By the late eighties, however, big changes were underway. In case you haven’t heard, tourists don’t tend to arrive in Las Vegas by train anymore. Now, to get to downtown from McCarran International Airport, a person has to pass the Strip. Driving in from California—the source of Vegas’s major road traffic—you also hit the Strip before downtown. Of course, the city had been evolving for years, with large and swanky resorts like Caesar’s Palace and the Riviera becoming entrenched power brokers, but Steve Wynn, fresh off his success at turning around the Golden Nugget, pushed everything forward at warp speed, providing the blueprint for the future: spectacles, where the full experience was more important than gambling alone. The Mirage and then Treasure Island were financed by Michael Milken’s junk bonds to the tune of a reported $530 million. The former boasted a rainforest in the middle of the casino. It had white tigers on display behind glass partitions. From one angle, the flourishes came off as classy. From another, they were ridiculous.
Meanwhile, downtown became a haven for penny-ante grinds and quickie tour packages. Maybe once a month AlarmCo called in the middle of the night. My bleary-eyed father would drive down, check on the latest break-in attempt, and call in with an update (Yeah. It looks like they tried to climb in through the vents). Barbed wire soon went up on the roof. Each morning someone hosed down the area behind the liquor store to get rid of the piss and stench and trash left by derelicts. My mom had to call to pester the garbagemen into coming by and emptying the Dumpster—We pay taxes don’t we? Don’t we have the right to have our trash picked up? My dad dutifully shooed away beggars, as well as the poor schmucks who hadn’t been able to unload their goods in the store and tried to sell them right on the sidewalk.
I remember being seventeen, waiting at a traffic light after helping to close up the shop, when a guy ran from across the street, up to the driver’s side window of my junky Cougar. “Hey man, you need some smoke? You need anything?” This was literally across the street from my parents’ store.
I also remember a December visit back from the fancy private college that my parents’ toil in the pawnshop had paid for. Across the table from me in the coffee shop of the Vegas Club, my mother and father slumped in their seats, hungry and beat, just trying to hang on until the food came. Meanwhile the waiters could not have cared less. Forget knowing my parents by name, they didn’t even know where our dinners were, and they didn’t give a damn. I remember looking down at those placemats—still the ones with the ballparks around the edges—and realizing that years had passed since any major league baseball had been played in Toronto’s Exhibition Stadium or Atlanta’s Fulton County Stadium. When the food finally came, it was glazed, leathery, inedible. The whole experience was a slap in the face; no, actually, it was like watching my mother and father get slapped in the face. This was their life, and I was helpless to do anything about it.

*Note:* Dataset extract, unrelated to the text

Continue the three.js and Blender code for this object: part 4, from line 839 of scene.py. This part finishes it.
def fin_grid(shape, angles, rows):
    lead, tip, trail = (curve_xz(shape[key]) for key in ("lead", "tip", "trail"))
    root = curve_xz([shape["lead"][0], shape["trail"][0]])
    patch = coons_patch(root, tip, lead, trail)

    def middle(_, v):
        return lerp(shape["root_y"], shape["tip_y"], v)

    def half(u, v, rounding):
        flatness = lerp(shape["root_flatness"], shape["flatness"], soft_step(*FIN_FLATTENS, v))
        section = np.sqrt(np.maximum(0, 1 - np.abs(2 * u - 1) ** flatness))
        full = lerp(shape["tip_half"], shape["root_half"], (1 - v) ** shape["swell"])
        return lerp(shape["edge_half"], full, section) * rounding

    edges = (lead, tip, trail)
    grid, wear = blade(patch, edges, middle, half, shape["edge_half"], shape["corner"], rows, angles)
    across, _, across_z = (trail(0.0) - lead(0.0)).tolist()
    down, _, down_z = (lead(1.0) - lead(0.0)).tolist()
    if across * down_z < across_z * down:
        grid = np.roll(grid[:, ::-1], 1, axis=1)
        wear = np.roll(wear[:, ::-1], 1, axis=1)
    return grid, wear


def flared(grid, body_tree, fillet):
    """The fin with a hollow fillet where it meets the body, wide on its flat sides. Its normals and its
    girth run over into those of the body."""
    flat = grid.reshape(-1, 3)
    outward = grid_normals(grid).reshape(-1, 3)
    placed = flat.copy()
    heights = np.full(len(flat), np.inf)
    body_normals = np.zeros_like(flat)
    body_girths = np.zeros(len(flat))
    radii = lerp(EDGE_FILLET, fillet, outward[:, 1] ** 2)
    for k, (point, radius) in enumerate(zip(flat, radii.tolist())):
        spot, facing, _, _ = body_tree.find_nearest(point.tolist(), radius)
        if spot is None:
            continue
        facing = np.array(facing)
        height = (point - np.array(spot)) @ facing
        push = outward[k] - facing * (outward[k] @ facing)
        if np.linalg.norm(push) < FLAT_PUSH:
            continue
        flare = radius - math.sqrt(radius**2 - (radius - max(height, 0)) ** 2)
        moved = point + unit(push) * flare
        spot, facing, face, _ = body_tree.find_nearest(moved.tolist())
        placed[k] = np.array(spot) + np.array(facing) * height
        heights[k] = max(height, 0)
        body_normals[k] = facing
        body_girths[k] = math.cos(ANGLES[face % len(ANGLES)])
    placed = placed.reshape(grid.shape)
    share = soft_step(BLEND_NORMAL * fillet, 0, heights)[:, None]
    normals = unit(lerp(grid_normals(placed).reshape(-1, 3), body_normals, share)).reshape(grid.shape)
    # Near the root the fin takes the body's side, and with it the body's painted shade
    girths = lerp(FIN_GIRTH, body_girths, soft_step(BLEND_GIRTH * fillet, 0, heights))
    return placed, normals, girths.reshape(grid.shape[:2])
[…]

Eventually, there was a bureaucratic answer to downtown’s urban free-fall: “The Fremont Street Experience.” Fremont Street became an open-air pedestrian mall, closed permanently to vehicular traffic. A long, lightweight metal roof was built, arcing over the street, with a digital screen on its underside—the same kind they have at sporting events, only running five blocks. Starting at nightfall, animated shows ran above the heads of gawking pedestrians—I recall a series of jets flying down the
length of the street, trailing an American flag. Part of the renovations shut off traffic for side streets as well, including the side street that was home to my parents’ shops.

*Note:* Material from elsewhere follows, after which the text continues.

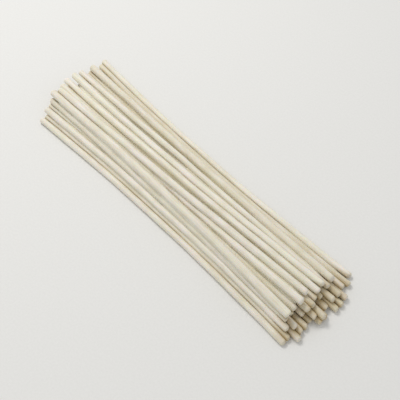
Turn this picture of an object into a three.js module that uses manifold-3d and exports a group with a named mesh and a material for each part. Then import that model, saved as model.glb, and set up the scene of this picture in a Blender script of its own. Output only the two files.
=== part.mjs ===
// A loose bundle of thick dried wheat noodles, lying on a table.
// Millimetres. +X runs along the bundle to its near end, +Y across it, +Z up, and the table is z = 0.
// The bundle is one solid out to its uneven outline: every strand shows, joined by a core between them.

import * as THREE from 'three';
import { mergeVertices } from 'three/addons/utils/BufferGeometryUtils.js';
import Module from 'manifold-3d';

// ---------- driving sizes ----------

const strandWidth = 3.4;      // an ordinary strand
const widthSpread = 0.05;     // strands are up to this share thicker or thinner
const waist = 0.12;           // the strands lie this share closer together at mid length
const halfSpan = 96;          // the places across are given this far either side of mid length
const layerRise = 2.95;       // how far one layer starts above the next, before they settle

const sides = 8;              // of a strand's section, with one side flat down
const bends = 5;              // straight pieces along a strand
const tipFace = 0.55;         // a cut end's flat face, as a share of the strand's width
const tipBevel = 0.5;         // length of the worn edge of a cut end, as a share of the strand's radius
const flatBelow = 0.12;       // what lies lower than this is pressed flat on the table

const coreReach = [-80, 90];  // the core stops short of all the tips
const coreFloor = 0.9;        // height of the core's underside
const coreSink = 1.1;         // the core's top is this far below the strands' tops
const coreSteps = [6, 26];    // faces of the core along and across
const grooveWidth = 1.2;      // the core also keeps below the strands this far to each side

// The strands, from the table up. A group's layers are those it starts in at the far and at the near end.
// A strand is its place across at the far and near end, its far and near tip, its thickness if not 1,
// and how far it bows across at mid length, if it does.
const groups = [
  {
    layers: [0, 0],
    strands: [
      [-28.5, -24.5, -88, 102, 1, 3.5],
      [-24.5, -21, -88, 102, 1, 1],
      [-20.5, -17.5, -86, 106],
      [-16.5, -14, -86, 104],
      [-12.5, -10, -87, 104],
      [-8, -5.5, -84, 107, 1.1],
      [-3.5, 0.5, -85, 107],
      [1.5, 6, -84, 108],
      [6.5, 10.5, -84, 108],
      [12, 13.5, -86, 107],
      [19.5, 16.5, -94, 102],
      [24, 20.5, -97, 103],
      [27, 25, -98.5, 100],
    ],
  },
  {
    layers: [1, 1],
    strands: [
      [-21.5, -20, -90, 99, 1.15],
      [-17.5, -16, -91, 101],
      [-13.5, -12, -90, 95],
      [-8, -8, -88, 103],
      [-4, -5, -89, 104],
      [0, -3.5, -87, 107],
      [4, 2, -91, 104],
      [8, 6, -92, 104],
      [13, 9, -95, 104],
      [19, 15, -94, 95],
    ],
  },
  {
    layers: [2, 2],
    strands: [
      [-16, -17, -91, 96],
      [8.5, 9.5, -96, 98],
      [16.5, 14, -95, 97, 1.15, 1],
    ],
  },
  {
    layers: [1, 2],
    strands: [
      [-10, -9, -92, 99],
      [-6.5, -6.5, -93, 100],
      [0, -3, -91, 100],
      [10.5, 1.5, -93, 99],
    ],
  },
  {
    layers: [2, 3],
    strands: [
      [-12.5, -10.5, -92, 95],
      [-7, -6, -93, 96, 1.1, -1.5],
      [4.5, 2, -92, 98],
    ],
  },
  {
    layers: [3, 2],
    strands: [
      [-12.5, -17.5, -92, 96, 1.3],
    ],
  },
  {
    layers: [3, 3],
    strands: [
      [-9, -2.5, -90, 94, 1.1, -3],
      [-1, 3.5, -97, 97, 1.1, -2.5],
      [4, 8.5, -95, 96, 1, -2.5],
    ],
  },
];

// ---------- how the strands settle on each other ----------

const stations = 7;           // sections at which strands may touch
const rounds = 600;
const settled = 0.75;         // after this share of the rounds nothing falls any more
const fall = 0.02;            // mm that a strand drops in a round
const grip = 0.03;            // share of a sideways shift that friction takes back
const push = 0.25;            // share of an overlap that each of two strands gives way

// An even, repeatable number from -1 to 1.
function noise(a, b) {
  const n = (a + 1.7) * 12.9898 + (b + 1.7) * 78.0898;
  const s = Math.sin(n) * 43758.5453;
  return 2 * (s - Math.floor(s)) - 1;
}

// Station k's place along the bundle, from -1 to 1.
function stationAt(k) {
  return (2 * k) / (stations - 1) - 1;
}

// The best even curve, level + slope t + bow t², through a value at each station: a strand is stiff.
const places = Array.from({ length: stations }, (unused, k) => stationAt(k));
const meanSquare = places.reduce((sum, t) => sum + t * t, 0) / stations;
const shapes = [
  places.map(() => 1),
  places,
  places.map((t) => t * t - meanSquare),
];
const shapeSizes = shapes.map((shape) => shape.reduce((sum, value) => sum + value * value, 0));

function stiffCurve(values) {
  return shapes.map((shape, n) => shape.reduce((sum, s, k) => sum + s * values[k], 0) / shapeSizes[n]);
}

function straighten(values) {
  const curve = stiffCurve(values);
  return places.map((t, k) => curve[0] * shapes[0][k] + curve[1] * shapes[1][k] + curve[2] * shapes[2][k]);
}

// Every strand with its radius, its tips and its first place at each station.
function layOut() {
  const laid = [];
  for (const { layers, strands } of groups) {
    for (const [farAcross, nearAcross, farTip, nearTip, thickness = 1, bow = 0] of strands) {
      const radius = (strandWidth / 2) * (1 + widthSpread * noise(laid.length, 3)) * thickness;
      const y = places.map((t) => {
        const across = farAcross + (nearAcross - farAcross) * (t + 1) / 2;
        return across * (1 - waist * (1 - t * t)) + bow * (1 - t * t);
      });
      const z = places.map((t) => strandWidth / 2 + layerRise * (layers[0] + (layers[1] - layers[0]) * (t + 1) / 2));
      laid.push({ radius, farTip, nearTip, y, z, home: y });
    }
  }
  return laid;
}

// Lets the strands drop, and pushes apart the two of each touching pair, until they lie on each other.
function settle(laid) {
  for (let round = 0; round < rounds; round++) {
    const falling = round < rounds * settled;
    const moves = laid.map(() => ({ y: places.map(() => 0), z: places.map(() => 0) }));
    if (falling) {
      for (const strand of laid) {
        strand.z = strand.z.map((z) => z - fall);
        strand.y = strand.y.map((y, k) => y + grip * (strand.home[k] - y));
      }
    }
    for (let i = 0; i < laid.length; i++) {
      for (let j = i + 1; j < laid.length; j++) {
        for (let k = 0; k < stations; k++) {
          const dy = laid[i].y[k] - laid[j].y[k];
          const dz = laid[i].z[k] - laid[j].z[k];
          const apart = Math.sqrt(dy * dy + dz * dz) + 1e-9;
          const overlap = laid[i].radius + laid[j].radius - apart;
          if (overlap > 0) {
            const share = (overlap * push) / apart;
            moves[i].y[k] += share * dy;
            moves[i].z[k] += share * dz;
            moves[j].y[k] -= share * dy;
            moves[j].z[k] -= share * dz;
          }
        }
      }
    }
    laid.forEach((strand, i) => {
      strand.y = straighten(strand.y.map((y, k) => y + moves[i].y[k]));
      const height = straighten(strand.z.map((z, k) => z + moves[i].z[k]));
      strand.z = straighten(height.map((z) => Math.max(z, strand.radius)));
    });
  }
  for (const strand of laid) {
    strand.across = stiffCurve(strand.y);
    strand.height = stiffCurve(strand.z);
  }
  return laid;
}

// The value of a strand's curve at x.
function along(curve, x) {
  const t = x / halfSpan;
  return curve[0] + curve[1] * t + curve[2] * (t * t - meanSquare);
}

// ---------- solids ----------

// A strand: a turned rod with worn, cut ends, bent along its curve.
function strandGeometry({ radius, farTip, nearTip, across, height }) {
  const length = nearTip - farTip;
  const corner = radius / Math.cos(Math.PI / sides);
  const bevel = tipBevel * radius;
  const profile = [new THREE.Vector2(0, 0), new THREE.Vector2(tipFace * corner, 0)];
  for (let n = 0; n <= bends; n++) {
    profile.push(new THREE.Vector2(corner, bevel + ((length - 2 * bevel) * n) / bends));
  }
  profile.push(new THREE.Vector2(tipFace * corner, length), new THREE.Vector2(0, length));
  const geometry = new THREE.LatheGeometry(profile, sides, Math.PI / sides);
  geometry.rotateZ(-Math.PI / 2);
  geometry.translate(farTip, 0, 0);
  const points = geometry.attributes.position;
  for (let n = 0; n < points.count; n++) {
    const x = points.getX(n);
    const y = points.getY(n) + along(across, x);
    const z = points.getZ(n) + along(height, x);
    points.setXYZ(n, x, y, z < flatBelow ? 0 : z);
  }
  return geometry;
}

// Height of the highest strand above a place on the table.
function skyline(laid, x, y) {
  let top = 0;
  for (const { radius, across, height } of laid) {
    const aside = y - along(across, x);
    if (Math.abs(aside) < radius) {
      top = Math.max(top, along(height, x) + Math.sqrt(radius * radius - aside * aside));
    }
  }
  return top;
}

// The core: a slab between the outermost strands' middles, its top following the strands from below.
function coreGeometry(laid) {
  const onTable = groups[0].strands.length;
  const left = laid[0];
  const right = laid[onTable - 1];
  const geometry = new THREE.BoxGeometry(1, 1, 1, coreSteps[0], coreSteps[1], 1);
  const points = geometry.attributes.position;
  for (let n = 0; n < points.count; n++) {
    const x = coreReach[0] + (coreReach[1] - coreReach[0]) * (points.getX(n) + 0.5);
    const leftEdge = along(left.across, x);
    const rightEdge = along(right.across, x);
    const y = leftEdge + (rightEdge - leftEdge) * (points.getY(n) + 0.5);
    const tops = [-grooveWidth, 0, grooveWidth].map((aside) => skyline(laid, x, y + aside));
    const top = Math.max(Math.min(...tops), strandWidth) - coreSink;
    points.setXYZ(n, x, y, points.getZ(n) > 0 ? top : coreFloor);
  }
  return geometry;
}

// ---------- joining ----------

const wasm = await Module();
wasm.setup();

function toSolid(geometry) {
  geometry.deleteAttribute('normal');
  geometry.deleteAttribute('uv');
  const merged = mergeVertices(geometry);
  return new wasm.Manifold(new wasm.Mesh({
    numProp: 3,
    vertProperties: new Float32Array(merged.attributes.position.array),
    triVerts: new Uint32Array(merged.index.array),
  }));
}

// The triangles of the outer surface. The small pockets shut in between strands and core have a
// surface of their own, and are left out, which fills them.
function outerTriangles(triVerts, vertexCount) {
  const leader = Array.from({ length: vertexCount }, (unused, n) => n);
  const leaderOf = (n) => {
    while (leader[n] !== n) {
      leader[n] = leader[leader[n]];
      n = leader[n];
    }
    return n;
  };
  for (let n = 0; n < triVerts.length; n += 3) {
    leader[leaderOf(triVerts[n])] = leaderOf(triVerts[n + 1]);
    leader[leaderOf(triVerts[n + 1])] = leaderOf(triVerts[n + 2]);
  }
  const surfaces = new Map();
  for (let n = 0; n < triVerts.length; n += 3) {
    const name = leaderOf(triVerts[n]);
    surfaces.set(name, [...(surfaces.get(name) ?? []), triVerts[n], triVerts[n + 1], triVerts[n + 2]]);
  }
  return [...surfaces.values()].reduce((largest, surface) => (surface.length > largest.length ? surface : largest));
}

function toGeometry(solid) {
  const { vertProperties, triVerts } = solid.getMesh();
  const geometry = new THREE.BufferGeometry();
  geometry.setAttribute('position', new THREE.BufferAttribute(vertProperties, 3));
  geometry.setIndex(outerTriangles(triVerts, vertProperties.length / 3));
  geometry.computeVertexNormals();
  return geometry;
}

function bundleGeometry() {
  const laid = settle(layOut());
  let bundle = toSolid(coreGeometry(laid));
  for (const strand of laid) {
    bundle = bundle.add(toSolid(strandGeometry(strand)));
  }
  const geometry = toGeometry(bundle);
  geometry.computeBoundingBox();
  const middle = geometry.boundingBox.getCenter(new THREE.Vector3());
  geometry.translate(-middle.x, -middle.y, 0);
  return geometry;
}

const noodleMaterial = new THREE.MeshStandardMaterial({ color: '#e3dac4', roughness: 0.6, metalness: 0 });

const noodleBundle = new THREE.Mesh(bundleGeometry(), noodleMaterial);
noodleBundle.name = 'noodle_bundle';

const group = new THREE.Group();
group.add(noodleBundle);

export default group;
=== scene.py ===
"""A loose bundle of thick dried wheat noodles on a table: separate strands, over a small core.

The layout is in millimetres and the scene in metres. +X runs along the bundle to its near end, +Y across it,
+Z up, and the table is z = 0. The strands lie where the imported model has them, as the same rules place them.
"""

import math

import bpy
import numpy as np
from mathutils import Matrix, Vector


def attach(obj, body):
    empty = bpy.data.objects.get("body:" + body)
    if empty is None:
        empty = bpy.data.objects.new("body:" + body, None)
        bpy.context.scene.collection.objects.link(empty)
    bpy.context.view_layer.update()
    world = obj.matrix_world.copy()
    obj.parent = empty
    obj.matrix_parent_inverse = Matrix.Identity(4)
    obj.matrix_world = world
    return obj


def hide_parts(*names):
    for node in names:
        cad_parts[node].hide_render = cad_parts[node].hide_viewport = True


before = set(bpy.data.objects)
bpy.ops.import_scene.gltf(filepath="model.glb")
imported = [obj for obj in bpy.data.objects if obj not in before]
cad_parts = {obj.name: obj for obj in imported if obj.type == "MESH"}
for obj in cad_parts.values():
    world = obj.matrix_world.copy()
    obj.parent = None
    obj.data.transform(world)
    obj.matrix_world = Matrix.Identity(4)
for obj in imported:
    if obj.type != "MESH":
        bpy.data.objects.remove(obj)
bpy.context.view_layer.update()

MM = 0.001

# ---------- camera, at the picture's viewing angle ----------

CAMERA_ELEVATION = math.radians(57)
CAMERA_AZIMUTH = math.radians(46.7)
CAMERA_DISTANCE = 407 * MM
CAMERA_TARGET = Vector((12.0, -0.8, 6.0)) * MM
CAMERA_SENSOR = 36            # mm wide
CAMERA_LENS = 69.2            # mm
CAMERA_CLIP = (0.01, 20)      # nearest and furthest that it sees, in metres


def make_camera():
    back = Vector((
        math.sin(CAMERA_AZIMUTH) * math.cos(CAMERA_ELEVATION),
        -math.cos(CAMERA_AZIMUTH) * math.cos(CAMERA_ELEVATION),
        math.sin(CAMERA_ELEVATION),
    ))
    data = bpy.data.cameras.new("camera")
    data.lens = CAMERA_LENS
    data.sensor_width = CAMERA_SENSOR
    data.clip_start, data.clip_end = CAMERA_CLIP
    camera = bpy.data.objects.new("camera", data)
    camera.location = CAMERA_TARGET + back * CAMERA_DISTANCE
    camera.rotation_mode = "QUATERNION"
    camera.rotation_quaternion = (-back).to_track_quat("-Z", "Y")
    bpy.context.scene.collection.objects.link(camera)
    bpy.context.scene.camera = camera


make_camera()

# ---------- driving sizes of the layout, in millimetres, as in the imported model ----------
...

When Vegas Vic needed repairing—his mechanical arm had stopped moving, his voice was garbled—the execs who ran the Fremont Street Experience told the Pioneer’s owner, Too bad, we can’t have anything get in the way of our animated light show, sorry. Even worse, stores that had been on Fremont for decades—including a jeweler, a luggage store, and the Coronet Drug on the corner of Fourth—places whose owners had invested their livelihoods in downtown and were relying on its renovation, were condemned as urban blight. The city confiscated properties, paid the owners a paltry sum and relocated them, whether they wanted to move or not.
My parents were terrified. It wasn’t hard for my dad to envision the property being gift-wrapped and handed to his nemesis, Steve Wynn. But Wynn, as it turned out had other plans. Rather than taking over downtown, he was withdrawing from it all together.